Not only do I love brainstorming with other people about great ideas, I also love to interact with people in the world of sales.

Since I joined the sales force in August of 2005, I have realized that the same charisma and confidence you need to enter the board room is the same attitude that it takes to sell a pair of shoes, a t-shirt or even advertising space within a publication.

That attitude not only lets your client know that you are confident in your knowledge about a product, but it lets them know that you are on their side.

In the world of advertising and media sales, especially in the present economy, your client has to trust that you have their best intentions at heart.

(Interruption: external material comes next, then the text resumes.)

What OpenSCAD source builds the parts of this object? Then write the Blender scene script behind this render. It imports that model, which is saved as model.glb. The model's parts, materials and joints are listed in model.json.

These people, these companies and these clients are the one’s who need my help.  They need to feel that they are investing not only in a solid end-result, but also in a trustworthy and like-hearted relationship.

In the end, if you only have you or your company’s wants in mind, you are leaving your client’s wishes and their needs behind.


19 11 2009

For me, being a “Brand” is not only about appearances, but also about being able to stand for something other people want and need.

During the 1950’s, the “brand recognition-era” began, bringing companies like “Green Giant” to the forefront of American’s minds.

Today, people still go to the supermarket to purchase products that they feel “brand-loyalty” towards.  They do this not because those items are the best deal, but because the consumer has come to expect consistency and quality from that particular brand.

I like to consider myself being in this “consistent-quality” category.  I strive everyday not to sneak-by under the radar or provide half-rate work on account of  being a “good-deal.”  I not only deliver what people expect from me, but I also learn how to re-mold myself in order to be the best at whatever I am doing.